The other question left on the table by Maduro was related to the licenses granted by Guyana to oil companies (ExxonMobil among them) to extract crude oil and gas from a maritime area in the Caribbean Sea yet to be demarcated and which even includes part of the Plataforma Deltana in Venezuelan waters.

To Maduro’s last statement, Irfaan Ali responded with this phrase: “but you have Chevron.” He said little about the military exercises agreed between Guyana and the United States, according to witnesses of the meeting. It was reported that President Ali said “they are for our defense.”

ICJ roll call
Again, Maduro took the floor to encourage his questioner to agree that the sea in which Guyana granted oil licenses is not demarcated. “To demarcate it, international protocols are required,” said the Venezuelan president, to which his questioner remained silent.

The Venezuelan president then touched on the International Court of Justice (ICJ). He explained to Ali that going to this court of the United Nations to resolve the dispute over the Essequibo must arise from the will of both states, Guyana and Venezuela, as indicated in the 1966 Geneva Agreement, and Venezuela does not recognize this court’s right to rule on the Essequibo claim.

At that moment, Maduro brought out the list of the 119 countries that do not recognize the ICJ. As he unfolded the paper, Maduro looked at the faces of some representatives of those nations present in the room. “You, Bahamas, here you are on the list; you do not recognize that International Court,” Maduro said looking at the face of Philip Davis, prime minister of that Caribbean island. “You, Mr. Keith (Rowley), you don’t recognize the ICJ either,” he said the prime minister of Trinidad and Tobago. The president closed the roll call with Irfaan Ali, whose nation likewise does not recognize the ICJ, although they went to it, in 2018, to ask it to rule on the “legal validity” of the 1899 Paris Arbitral Award, a document that placed Essequibo in the possession of Guyana which, at that time, was a British colony. Essequibo has been part of Venezuela since 1777, when the Captaincy General was founded, according to certified texts.

Once the bilateral meeting was concluded, Maduro stood up from his chair and went to President Ali to shake his hand again. Again, after a moment of hesitation on the part of President Ali, the two world leaders shook hands.

A bracelet presented as evidence
At the end of the meeting, Ali left for another room of the Granada air terminal to issue statements to the media of his country. Marcos Salgado, an Argentinian journalist based in Venezuela, where he is a correspondent for HispanTV, slipped into the press conference. “Look, he is Venezuelan,” said Irfaan Ali’s security personnel stationed in the hall. Salgado took out his international press card, reassuring the military personnel surrounding the Guyanese president.

In this press conference, one of the journalists asked Ali’s opinion about the inscription “The Essequibo belongs to Venezuela” painted on one of the military airplanes escorting President Maduro’s flight.
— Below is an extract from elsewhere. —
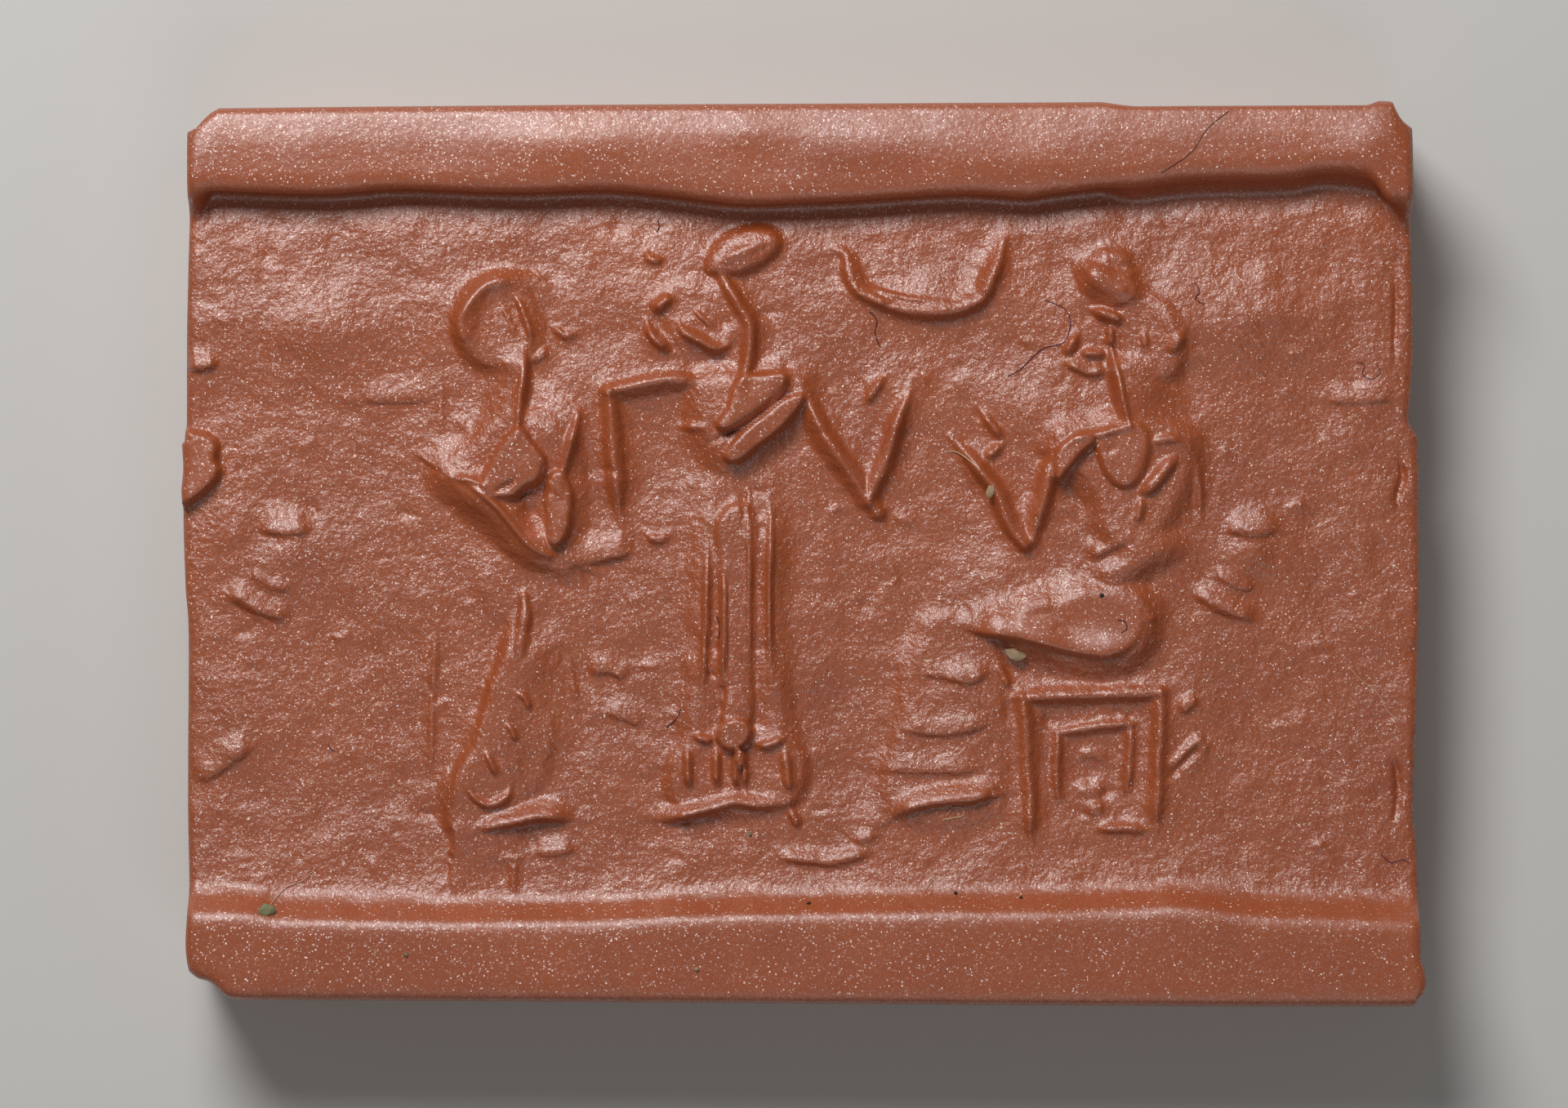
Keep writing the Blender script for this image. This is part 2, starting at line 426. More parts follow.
# ---------------------------------------------------------------- the seated figure
seated = dict(
    masses=[
        dict(path=[(9.04, 3.04), (8.93, 4.3), (8.77, 5.1), (8.63, 5.78)], h=0.44, steep=0.34, gentle=1.9,
             ends=(0.8, 0.1)),
        dict(edge=[(9.04, 6.7), (9.95, 6.93), (10.41, 5.9), (10.23, 5.1), (9.31, 5.33)], h=0.2, slope=0.5),
        dict(edge=[(7.21, 3.04), (8.13, 3.38), (9.15, 3.57), (10.59, 3.04), (10.41, 1.78), (9.61, 0.41),
                   (8.86, 0.41), (8.35, 1.78)], h=0.36, slope=0.8),
        dict(path=[(7.9, -1.01), (8.86, -0.5), (9.95, 0.14), (10.64, 0.87)], h=0.36, steep=1, gentle=0.8,
             ends=(0.2, 0.2)),
        dict(edge=[(3.55, -2.1), (5.04, -2.33), (5.38, -4.21), (5.27, -7.02), (2.64, -7.13),
                   (2.82, -4.8)], h=0.16, slope=0.6),
        dict(path=[(10.07, -3.93), (10.05, -5.99), (9.95, -7.59)], h=0.12, steep=0.8, gentle=0.5,
             ends=(0.6, 0.3)),
        dict(path=[(6.11, -8.05), (5.98, -5.99), (5.84, -4.16)], h=0.1, steep=0.5, gentle=0.4,
             ends=(0.3, 0.6)),
    ],
    lines=[
        dict(path=[(7.53, 8.3), (8.17, 7.89), (8.95, 7.45), (9.68, 7.09)], w=1.5, h=0.54, crest=0.08,
             lean=-0.08, ends=(0.1, 0.3)),
        dict(path=[(7.94, 8.32), (8.81, 8.27), (9.31, 7.95)], w=0.9, h=0.3, ends=(0.3, 0.3)),
        dict(path=[(7.97, 6.9), (8.54, 6.72), (9.15, 6.45)], w=0.44, h=0.42, crest=0.1),
        dict(path=[(8.61, 6.51), (8.61, 5.71)], w=0.3, h=0.3),
        dict(path=[(7.67, 5.62), (8.56, 5.6)], w=0.3, h=0.3),
        dict(path=[(7.69, 6.24), (7.49, 5.85), (7.33, 5.49)], w=0.34, h=0.28),
        dict(path=[(8.65, 5.67), (8.81, 4.96), (8.93, 4.32), (9.11, 3.57)], w=0.36, h=0.56, crest=0.06,
             lean=0.04, ends=(0.5, 0.9)),
        dict(path=[(9.54, 6.35), (9.57, 5.62)], w=0.4, h=0.3),
        dict(path=[(10.69, 6.35), (10.41, 5.9), (10.14, 5.49)], w=0.54, h=0.32, crest=0.14),
        dict(path=[(9.11, 3.59), (8.15, 3.38), (7.67, 3.29), (7.21, 2.93)], w=0.4, h=0.62, crest=0.08,
             lean=0.04, ends=(0.8, 0.5)),
        dict(path=[(7.21, 2.93), (6.94, 2.42), (6.78, 1.78), (6.39, 0.34)], w=0.66, h=0.48,
             ends=(0.8, 0.5)),
        dict(path=[(4.15, 3.25), (4.63, 2.74), (5.04, 2.26), (5.43, 1.78), (5.75, 0.91), (6.21, 0.27)],
             w=0.6, h=0.44, lean=-0.04, ends=(0.15, 0.9)),
        dict(path=[(4.93, 4.07), (5.29, 3.61), (5.63, 3.15)], w=0.34, h=0.24),
        dict(path=[(5.63, 3.15), (5.34, 2.86), (5.02, 2.58)], w=0.32, h=0.22),
        dict(path=[(9.5, 2.93), (9.91, 3.15), (10.41, 3.2), (10.78, 2.88)], w=0.44, h=0.44),
        dict(path=[(10.73, 2.93), (10.18, 2.51), (9.77, 2.01), (9.15, 1.46)], w=0.62, h=0.6, crest=0.16,
             lean=0.05),
        dict(path=[(9.45, 1.78), (9.41, 1.23), (9.22, 0.69)], w=0.46, h=0.42),
        dict(path=[(10.91, 3.27), (11.07, 2.13), (11.12, 0.85)], w=0.34, h=0.2, crest=0.06),
        dict(path=[(9.41, -1.87), (9.68, -1.83), (9.95, -1.87)], w=0.28, h=0.36),
        dict(path=[(5.29, -2.9), (5.52, -3.34), (5.84, -3.93)], w=0.36, h=0.2),
    ],
    steps=[
        dict(path=[(9.45, -1.83), (9.34, -2.29), (8.97, -2.67), (8.4, -2.83), (7.51, -2.74),
                   (6.82, -2.58), (5.98, -2.35), (4.95, -2.24), (4.15, -1.97)], h=0.62, steep=0.15,
             gentle=1.35, ends=(0.5, 0.1)),
        dict(path=[(8.58, 5.21), (8.1, 5.07), (7.67, 5.21), (7.28, 5.44)], h=0.24, steep=0.16, gentle=0.5,
             ends=(0.2, 0.2)),
        dict(path=[(9.59, 0.46), (9.27, 0.32), (8.49, -0.02), (7.94, -0.27)], h=0.34, steep=0.16,
             gentle=0.7, ends=(0.3, 0.1)),
    ],
    flats=[
        dict(edge=[(8.35, 3.29), (9.13, 3.59), (9.54, 3.29), (9.45, 2.61), (9.22, 2.1), (8.86, 2.01),
                   (8.49, 2.56)], h=0.54, slope=0.4),
        dict(edge=[(7.17, 2.88), (7.49, 3.2), (7.85, 3.29), (8.13, 3.2), (7.76, 2.88), (7.39, 2.42),
                   (7.12, 2.15)], h=0.7, slope=0.13),
        dict(edge=[(6.34, -1.69), (7.12, -1.46), (7.78, -1.33), (8.51, -1.28), (9.09, -1.44),
                   (9.41, -1.78), (9.29, -2.29), (8.97, -2.65), (8.45, -2.81), (7.51, -2.72),
                   (6.82, -2.56), (6.16, -2.33)], h=0.44, slope=0.95, tilt=(0.02, -0.02)),
    ],
)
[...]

The reporters indicated that Ali unfastened the bracelet he was wearing on his right hand with an outline of Guyana and, showing it to the press, said that this was the map of his country.

As he left the press conference, Venezuelan journalists asked him questions on the air, but he hurried his pace. It was 4:47 pm. Four and a half hours later, the prime minister of Saint Vincent and the Grenadines, Ralph Gonsalves, entered the room set up for the statements and began to read the four pages of the “Argyle Joint Declaration.”

Minutes before, airport security personnel, dressed as military personnel and armed with batons, reached several impasses with the delegation of Venezuelan journalists covering the event. Guyanese security personnel even stood in front of the Telesur camera while Madeleine García, Telesur’s correspondent, was delivering a report.

At 9:06 pm, President Maduro left the Argyle International Airport to take a flight back to Venezuela. Holding hands with his wife Cilia Flores, the head of state greeted the journalists who were also about to board the plane. “Victory,” he said, raising his right hand in the midst of that strong wind typical of air terminals.

Details of the summit:

  • At 9:41 am on Thursday, President Maduro arrived at Argyle International Airport to attend the first meeting with his Guyanese counterpart Mohamed Ali Ali Irfaan Ali. There, he was received by the prime minister of Saint Vincent and the Grenadines, Ralph Gonsalves, who is also president pro-tempore of the Community of Latin American and Caribbean States (CELAC).
  • In the morning, CELAC and the Caribbean Community (CARICOM) held separate meetings with Presidents Maduro and Ali. They evaluated the final document.
  • Present for the day were: Celso Amorin (special advisor to Brazilian President Lula Da Silva) and Prime Ministers Roosevelt Skerrit (Dominica), Philip Davis (Bahamas), Mia Mottley (Barbados), Dickon Mitchell (Grenada), Philip Pierre (St. Lucia), Terrence Drew (St. Kitts and Nevis), and Keith Rowley (Trinidad and Tobago).
  • Earle Courtenay Rattay (chief of staff of the Office of the Secretary General of the United Nations) and Miroslav Jenca (assistant secretary of the UN Department of Political and Peacebuilding Affairs) also attended the meeting as observers.
  • Also present were Colombian Foreign Minister Alvaro Leyva and Honduran Deputy Foreign Minister Gerardo Torres Zelaya, whose country will soon assume the CELAC presidency.